Volunteer work wasn’t a big part of our family’s life before this journey. I helped out with the girls’ school and a few nonprofit organizations in our town, but service work was not something we thought about much back then. When this trip made volunteer work a central focus in our life together, our perspective began to change. As we met people from all walks of life, we found ourselves fully acknowledging the advantages we were born into. We recognized ourselves in others and, in the process, gained a new level of compassion and empathy. Most importantly, our daughters witnessed over and over again how small acts of kindness can dramatically improve another person’s life. Now at the ages of just 11, 9 and 6 the girls feel empowered to make the world a better place. With each of our volunteer projects we saw a consistent theme - giving our time to others actually gave us much more in return.

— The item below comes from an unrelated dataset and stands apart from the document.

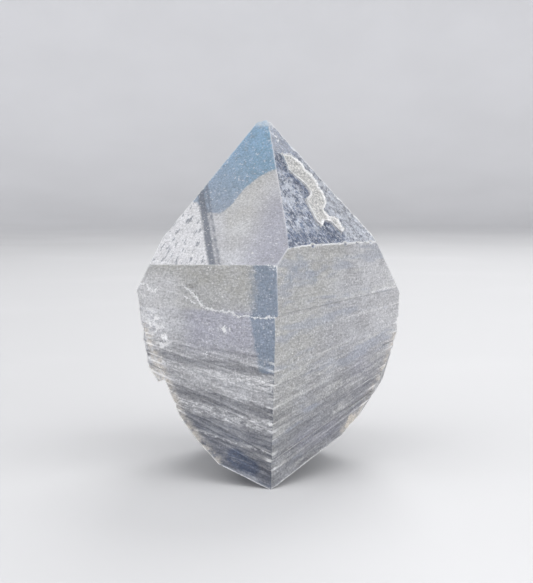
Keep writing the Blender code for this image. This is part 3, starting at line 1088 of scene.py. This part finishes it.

Our family is opening a new chapter. I call it the “epic adventure epilogue.” In the coming months we’ll be transitioning back to the busy modern family life we left a year and a half ago, but as we do we’ll be working to engrain a new philosophy and a very different set of priorities into it. At the top of the list will be continuing to volunteer as a family and finding ways to sprinkle those random acts of kindness throughout our days. We will reach that goal of 100 service projects and when we do we’ll keep going.
Our travels through dozens of cities in far-reaching corners of the earth showed us a fundamental truth that was with us all along. As human souls, we’re all the same. We’re all connected. We might come from very different circumstances, but we’re all here for the same reason. When we slow down and give our time to others, this truth becomes abundantly clear. Perhaps our family didn’t need a trip around the planet to reach this new perspective, but it’s certainly been one of most fun lessons we’ve ever learned.